Come mai Pietro si ridusse ad agire in questa maniera? Forse per una misura errata di prudenza umana: voleva evitare recriminazioni o reazioni troppo violente dei fanatici giudaizzanti, che a torto si avvalevano dell’autorità indiscussa di Giacomo, “alcuni da parte di Giacomo”, rigido e volontario osservante della legge mosaica, che però non intendeva minimamente imporre ai pagani cristiani.

Il comportamento ambiguo di Pietro compromise gli stessi principi dottrinali davanti a gente non ancora consolidata nella fede. Inoltre si screditava lui stesso che appariva così come uomo debole e pauroso, incapace di tenere una chiara linea di condotta nella sua azione. Sta di fatto che la comunità cristiana di Antiochia era divisa in fazioni ostili e sospettose l’una dell’altra; lo stesso principio dottrinale della fede in Cristo, come unico ed esclusivo mezzo di “salvezza”, pareva oscurato e perduto. E’ a questo punto che interviene in modo deciso e sicuro Paolo. Lui lo fa pubblicamente, “alla presenza di tutti”, “in faccia” a Pietro e non dietro le spalle, come già facevano altri. In questo modo tutti avrebbero saputo come si deve “camminare secondo la verità del vangelo”, che prima di tutto esige sincerità e limpidezza di pensiero e d’azione. Paolo illustra l’illogicità del suo comportamento dicendogli che lui, pur essendo giudeo, viveva alla maniera dei gentili e non dei Giudei, come poteva costringere i gentili a seguire il modo giudaico? Questo problema nasceva non tanto da qualcosa di corretto che lui facesse per indurre i gentili a praticare le osservanze giudaiche, quanto dal suo esempio, come abbiamo già detto.

Non sappiamo come reagì Pietro, ma da tutto l’insieme possiamo dedurre che dovette essere d’umile accettazione della correzione di Paolo: esempio sublime a chi sta in alto e non ritenersi immune da errori e sapere ascoltare anche la voce degli altri.

“Noi che per nascita siamo Giudei e non pagani peccatori…”, l’opposizione fra Ebrei e gentili, come popolo santo gli uni, e popolo di peccatori gli altri conduce alla divisione. Tuttavia Cristo con la sua venuta ha eliminato l’artificiosa separazione, dimostrando che tutti gli uomini, Giudei compresi, sono sotto la schiavitù del peccato e hanno quindi necessità di redenzione. La legge ormai con le sue opere, cioè con le azioni che essa prescrive, è incapace a giustificare. Ad essa è sostituita la fede in Cristo Gesù; ed è appunto per questo che i discepoli, pur essendo tutti giudei, hanno abbandonato la legge per aderire, mediante la fede, a Cristo, convinti come sono che nessuno sarà giustificato davanti a Dio dalle opere della legge.
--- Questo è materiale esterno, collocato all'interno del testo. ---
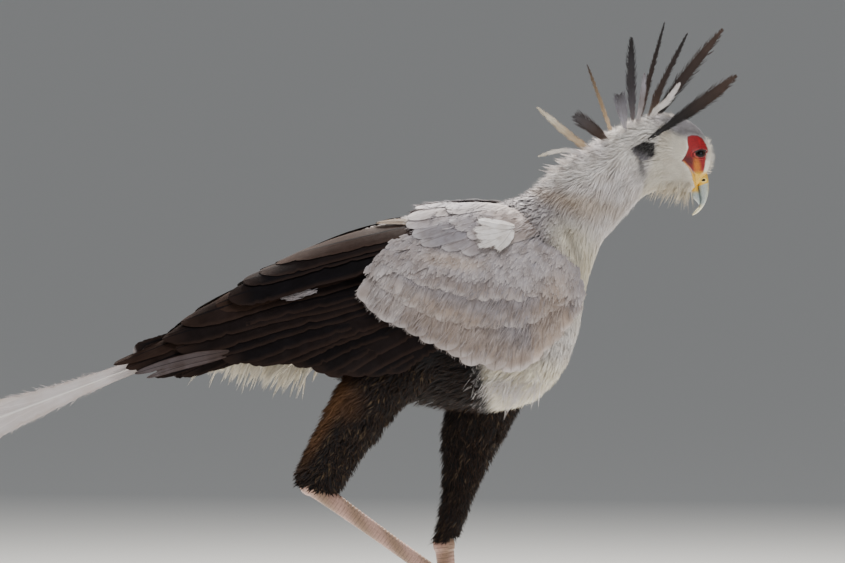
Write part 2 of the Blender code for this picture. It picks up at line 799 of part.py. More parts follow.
def lids(side):
    """Ring of the upper and lower lid round one eye."""
    across = EYE_AXIS.cross(Vector((0.0, 0.0, 1.0))).normalized()
    up = across.cross(EYE_AXIS).normalized()
    rings = []
    for i in range(LID_STEPS):
        angle = 2 * math.pi * i / LID_STEPS
        off = across * LID_HALF_LENGTH * math.cos(angle) + up * LID_HALF_HEIGHT * math.sin(angle)
        reach = math.sqrt(LID_REACH**2 - off.length_squared)
        centre = EYE + off + EYE_AXIS * reach
        out = off.normalized()
        ring = []
        for j in range(LID_SIDES):
            turn = 2 * math.pi * j / LID_SIDES
            ring.append(centre + (out * math.cos(turn) + EYE_AXIS * math.sin(turn)) * LID_RADIUS)
        rings.append(ring)
    vertices = [p for ring in rings for p in ring]
    piece = new_object("lids", vertices, ring_faces(LID_STEPS, LID_SIDES, True))
    return piece if side > 0 else mirrored(piece)


def brow(side):
    points = []
    for i in range(5):
        f = i / 4
        x = BROW_START[0] + (BROW_END[0] - BROW_START[0]) * f
        z = BROW_START[1] + (BROW_END[1] - BROW_START[1]) * f + 0.002 * math.sin(math.pi * f)
        points.append(Vector((x, body_side(x, z) - 0.0004, z)))
    sizes = [BROW_RADIUS * (0.35 + 0.65 * math.sin(math.pi * (i + 0.5) / 5)) for i in range(5)]
    piece = tube("brow", points, [(size, size) for size in sizes], 7)
    return piece if side > 0 else mirrored(piece)


def gape(side):
    """Cutter for the line of the mouth."""
    points = [Vector((x, body_side(x, z), z)) for x, z in GAPE_LINE]
    piece = tube("cut", points, [(GAPE_DEPTH, GAPE_DEPTH)] * len(points), 4)
    return piece if side > 0 else mirrored(piece)


def beard_locks():
    locks = []
    for i in range(BEARD_COUNT):
        share = i / (BEARD_COUNT - 1)
        y = BEARD_Y * (1 - 0.4 * share) * (0, 1, -0.5, -1, 0.5)[i % 5]
        x = BEARD_START[0] + (BEARD_END[0] - BEARD_START[0]) * share
        z = BEARD_START[1] + (BEARD_END[1] - BEARD_START[1]) * share
        root = Vector((x, y, z))
        way = Vector((-0.55 + 0.45 * share + RNG.uniform(-0.08, 0.08), 8 * y, -0.9)).normalized()
        tip = root + way * RNG.uniform(*BEARD_LENGTH)
        bow = Vector((0.0015, 0.0, 0.0))
        path = [root, root.lerp(tip, 0.55) + bow, tip]
        locks.append(feather("lock", path, lambda f: Vector((0.0, 1.0, 0.0)), BEARD_WIDTH,
                             PLUME_THICKNESS, lock_shape))
    return locks


def head():
    node = head_form("head")
    boolean(node, [lids(1), lids(-1), brow(1), brow(-1)] + beard_locks(), "UNION")
    cutters = [nape_form("cut", CUT, 0.0), gape(1), gape(-1)]
    radius = EYE_RADIUS + GAP
    for side in (1, -1):
        centre = Vector((EYE.x, side * EYE.y, EYE.z))
        cutters.append(ball("cut", centre, (radius, radius, radius), 12, 7))
    boolean(node, cutters, "DIFFERENCE")
    keep_largest(node)
    return node


def eye(name, side):
    centre = Vector((EYE.x, side * EYE.y, EYE.z))
    return ball(name, centre, (EYE_RADIUS, EYE_RADIUS, EYE_RADIUS), 12, 7)


def face_slice(first, last, width):
    """Part of the face's end slice, as shares of its height from the top."""
    ux, uz, lx, lz, _ = BODY_RIBS[-1]
    rib = []
    for share in (first, last):
        rib += [ux + (lx - ux) * share, uz + (lz - uz) * share]
    return (*rib, width)


def cere_form(name, grow=0.0, past=SHORT_END):
    ribs = [face_slice(0.0, CERE_SHARE, CERE_WIDTH), CERE_END]
    return rib_loft(name, ribs, 0, 1, 4, 18, BILL_SQUARENESS, 0.0, grow, past)


def cere():
    node = cere_form("cere")
    holes = []
    for side in (1, -1):
        centre = NOSTRIL + Vector((0.0, side * CERE_END[4], 0.0))
        holes.append(ball("cut", centre, NOSTRIL_SIZE, 10, 6))
    boolean(node, holes, "DIFFERENCE")
    keep_largest(node)
    return node


def upper_bill_form(name, grow=0.0, past=SHORT_END):
    last = len(UPPER_BILL_RIBS) - 1
    return rib_loft(name, UPPER_BILL_RIBS, 0, last, 10, 14, BILL_SQUARENESS, 0.0, grow, past)


def lower_bill():
    """The lower mandible, tucked under the upper one."""
    ribs = [face_slice(*LOWER_BILL_SHARES, LOWER_BILL_WIDTH)] + LOWER_BILL_RIBS
    last = len(ribs) - 1
    node = rib_loft("bill_lower", ribs, 0, last, 6, 12, BILL_SQUARENESS, 0.0, 0.0, SHORT_END)
    cutters = [form("cut", CUT, GROWN_END) for form in (upper_bill_form, cere_form)]
    boolean(node, cutters, "DIFFERENCE")
    keep_largest(node)
    return node


# Legs


def thigh_form(name, side, grow=0.0, past=SHORT_END):
    ribs = LEFT_THIGH_RIBS if side > 0 else RIGHT_THIGH_RIBS
    middle = LEFT_LEG_Y if side > 0 else RIGHT_LEG_Y
    last = len(ribs) - 1
    return rib_loft(name, ribs, 0, last, 10, 16, THIGH_SQUARENESS, middle, grow, past)


def thigh(name, side, tarsus_node):
    node = thigh_form(name, side)
    boolean(node, body_cutters() + [grown_copy(tarsus_node)], "DIFFERENCE")
    keep_largest(node)
    return node


def tarsus(name, hock, ankle):
    points = []
    radii = []
    for i in range(7):
        f = i / 6
        swell = 1 + HOCK_SWELL * (1 - f) ** 4 + (ANKLE_SWELL - 1) * f**6
        points.append(hock.lerp(ankle, f))
        radii.append((TARSUS_DEPTH * swell, TARSUS_WIDTH * swell))
    node = tube(name, points, radii, 12)
    boolean(node, [ball("knob", hock, HOCK_SIZE, 12, 7)], "UNION")
    keep_largest(node)
    return node


def toe(start, ahead, sole, length, root, tip, curl, on_floor):
    """A toe and the points that it follows, with its underside level on a floor."""
    path = []
    radii = []
    for i in range(5):
        f = i / 4
        size = (root + (tip - root) * f) * (1 + TOE_PADS * math.cos(4 * math.pi * f))
        drop = root - size if on_floor else curl * length * f * f
        path.append(start + ahead * (length * f) + sole * drop)
        radii.append((size, size))
    return tube("toe", path, radii, 8), path


def claw(name, path, sole):
    """Blunt claw that goes on from the end of a toe."""
    way = (path[-1] - path[-2]).normalized()
    points = []
    sizes = []
    for i in range(4):
        f = i / 3
        bend = CLAW_BEND * max(f - 0.25, 0.0) ** 1.5
        points.append(path[-1] + way * (GAP + CLAW_LENGTH * f) + sole * bend)
        size = CLAW_RADIUS * (1 - f) ** 0.7 + GAP
        sizes.append((size, size * 0.8))
    return tube(name, points, sizes, 8)


def foot(side_name, ankle, shin, pitch, curl, hind_fold, on_floor):
    """Foot and claws. pitch turns the toes down from level, curl bends them to the sole."""
    frame = Matrix.Rotation(math.radians(pitch), 3, "Y")
    sole = frame @ Vector((0.0, 0.0, -1.0))
    hub_end = ankle + shin * SWING_HUB_LENGTH
    if on_floor:
        hub_end = Vector((ankle.x + HUB_FORWARD, ankle.y, FLOOR + MIDDLE_TOE_RADIUS - FLAT_DEPTH))
    start = ankle + shin * GAP
    points = [start, start + shin * HUB_FORWARD, start.lerp(hub_end, 0.7), hub_end]
    top = (TARSUS_DEPTH * ANKLE_SWELL, TARSUS_WIDTH * ANKLE_SWELL)
    radii = [top, top, (HUB_RADIUS, HUB_RADIUS), (HUB_END_RADIUS, HUB_END_RADIUS)]
    hub = tube(f"foot_{side_name}", points, radii, 10)
    toes = []
    claws = []
    for label, heading, length, root, tip in TOES:
        angle = math.radians(heading)
        ahead = Vector((math.cos(angle), math.sin(angle), 0.0))
        if label == "hind":
            ahead.rotate(Matrix.Rotation(math.radians(-hind_fold), 3, "Y"))
        piece, path = toe(hub_end, frame @ ahead, sole, length, root, tip, curl, on_floor)
        toes.append(piece)
        claws.append(claw(f"claw_{label}_{side_name}", path, sole))
    boolean(hub, toes, "UNION")
    if on_floor:
        for obj in [hub] + claws:
            boolean(obj, [floor_cutter()], "DIFFERENCE")
    keep_largest(hub)
    return hub, claws


# Base


def base():
    rings = []
    for height, inset in ((0.0, 0.0), (BASE_HEIGHT - BASE_BEVEL, 0.0), (BASE_HEIGHT, BASE_BEVEL)):
        ring = []
        for j in range(36):
            angle = 2 * math.pi * j / 36
            x = (BASE_LENGTH / 2 - inset) * math.cos(angle)
            y = (BASE_WIDTH / 2 - inset) * math.sin(angle)
            ring.append(Vector((x, y, height)))
        rings.append(ring)
    return loft("stand_base", rings)


def build():
    for obj in list(bpy.data.objects):
        bpy.data.objects.remove(obj)
    grey = finish_material("grey_plumage", (0.52, 0.51, 0.53), 0.85)
    black = finish_material("black_plumage", (0.02, 0.017, 0.018), 0.6)
    cream = finish_material("pale_plumage", (0.74, 0.70, 0.66), 0.9)
    horn = finish_material("bill_horn", (0.42, 0.50, 0.55), 0.35)
    yellow = finish_material("cere_skin", (0.80, 0.50, 0.05), 0.5)
    scale = finish_material("leg_skin", (0.55, 0.38, 0.32), 0.6)
    claw_horn = finish_material("claw_horn", (0.05, 0.045, 0.04), 0.4)
    dark_eye = finish_material("eye", (0.05, 0.02, 0.01), 0.08)
    board = finish_material("base_board", (0.75, 0.73, 0.70), 0.5)

    paint(torso_form("torso"), grey)
    paint(neck_form("neck"), grey)
    paint(crest(), cream)
    paint(head(), cream)
    paint(cere(), yellow)
    paint(upper_bill_form("bill_upper"), horn)
    paint(lower_bill(), horn)
    paint(tail(), black)
    paint(base(), board)
    for side_name, side, hock, ankle, pitch, curl, hind_fold in (
        ("right", -1, RIGHT_HOCK, RIGHT_ANKLE, SWING_PITCH, SWING_CURL, SWING_HIND_FOLD),
        ("left", 1, LEFT_HOCK, LEFT_ANKLE, 0.0, 0.0, 0.0),
    ):
        paint(eye(f"eye_{side_name}", side), dark_eye)
        paint(wing(f"wing_{side_name}", side), grey)
        shank = tarsus(f"tarsus_{side_name}", hock, ankle)
        paint(shank, scale)
        paint(thigh(f"thigh_{side_name}", side, shank), black)
        shin = (ankle - hock).normalized()
        hub, claws = foot(side_name, ankle, shin, pitch, curl, hind_fold, side > 0)
        paint(hub, scale)
        for piece in claws:
            paint(piece, claw_horn)


build()
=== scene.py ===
# %% [markdown]
# # A secretary bird in Blender
# This lesson dresses a plain CAD model of a secretary bird in skin, horn and feathers. The
# new pieces lie in and on them, in metres, with +Z up. The bird faces +X, and its left
# side is +Y. The camera looks at its right side.

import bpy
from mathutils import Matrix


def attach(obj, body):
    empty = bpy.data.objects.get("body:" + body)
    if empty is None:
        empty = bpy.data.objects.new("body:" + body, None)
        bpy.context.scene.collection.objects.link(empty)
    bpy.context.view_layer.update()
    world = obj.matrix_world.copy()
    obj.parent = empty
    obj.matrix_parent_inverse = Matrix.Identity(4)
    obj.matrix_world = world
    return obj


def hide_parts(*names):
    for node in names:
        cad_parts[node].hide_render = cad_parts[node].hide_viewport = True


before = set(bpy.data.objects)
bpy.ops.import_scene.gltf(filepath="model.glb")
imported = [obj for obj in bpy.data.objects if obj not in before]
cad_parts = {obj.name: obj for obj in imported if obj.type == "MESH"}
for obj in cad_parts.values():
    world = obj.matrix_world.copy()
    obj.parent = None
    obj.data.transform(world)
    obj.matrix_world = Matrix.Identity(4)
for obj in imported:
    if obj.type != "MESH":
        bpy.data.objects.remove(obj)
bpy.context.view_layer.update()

# %% [markdown]
# Everything else that the lesson needs comes with Blender. One seeded random source serves
# all the small differences between feathers, so that each run gives the same bird.

# %% Tools and the random source
import math

import bpy
import numpy as np
from mathutils import Matrix, Vector

rng = np.random.default_rng(7)
BODY = "root"

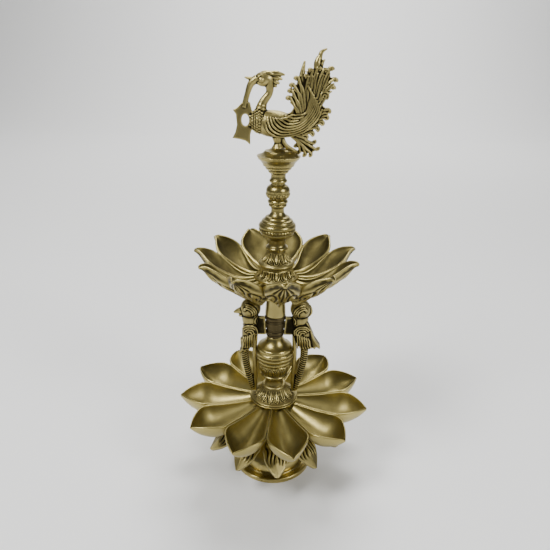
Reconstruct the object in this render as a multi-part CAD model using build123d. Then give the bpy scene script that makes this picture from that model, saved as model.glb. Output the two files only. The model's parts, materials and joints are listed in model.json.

“…forse Cristo è ministro del peccato?” Non solo Gesù non è causa di peccato perché ha abolito la legge mosaica, ma è la legge stessa che tende a svuotarsi e ad esaurirsi in Cristo. Essa è un valore transitorio, la cui funzione è quella di portare a Gesù, che solo ci comunica la vita di Dio. Quindi, come Paolo, ogni cristiano è morto alla legge stessa mosaica per vivere a Dio. Questa “vita a Dio” è possibile soltanto accettando Gesù nella sua opera salvifica, che è la morte di croce, preludio necessario e infallibile della sua resurrezione. Perciò partecipando al primo mistero, non si può non partecipare al secondo: “Sono stato crocifisso con Cristo”, per designare l’effettiva partecipazione mistica alla morte di Gesù.

Niente salva davanti a Dio se non Dio stesso: inseriti e nascosti in Gesù, noi ci salviamo, in altre parole viviamo per lui. Ecco perché Gesù diventa il soggetto di tutte le azioni del cristiano. “Infatti se la giustificazione viene dalla legge, certamente Cristo è morto invano.” Ammettere che la giustizia interiore viene dalla legge equivarrebbe a dichiarare la completa e totale inutilità del sacrificio di Gesù e l’annullamento della grazia.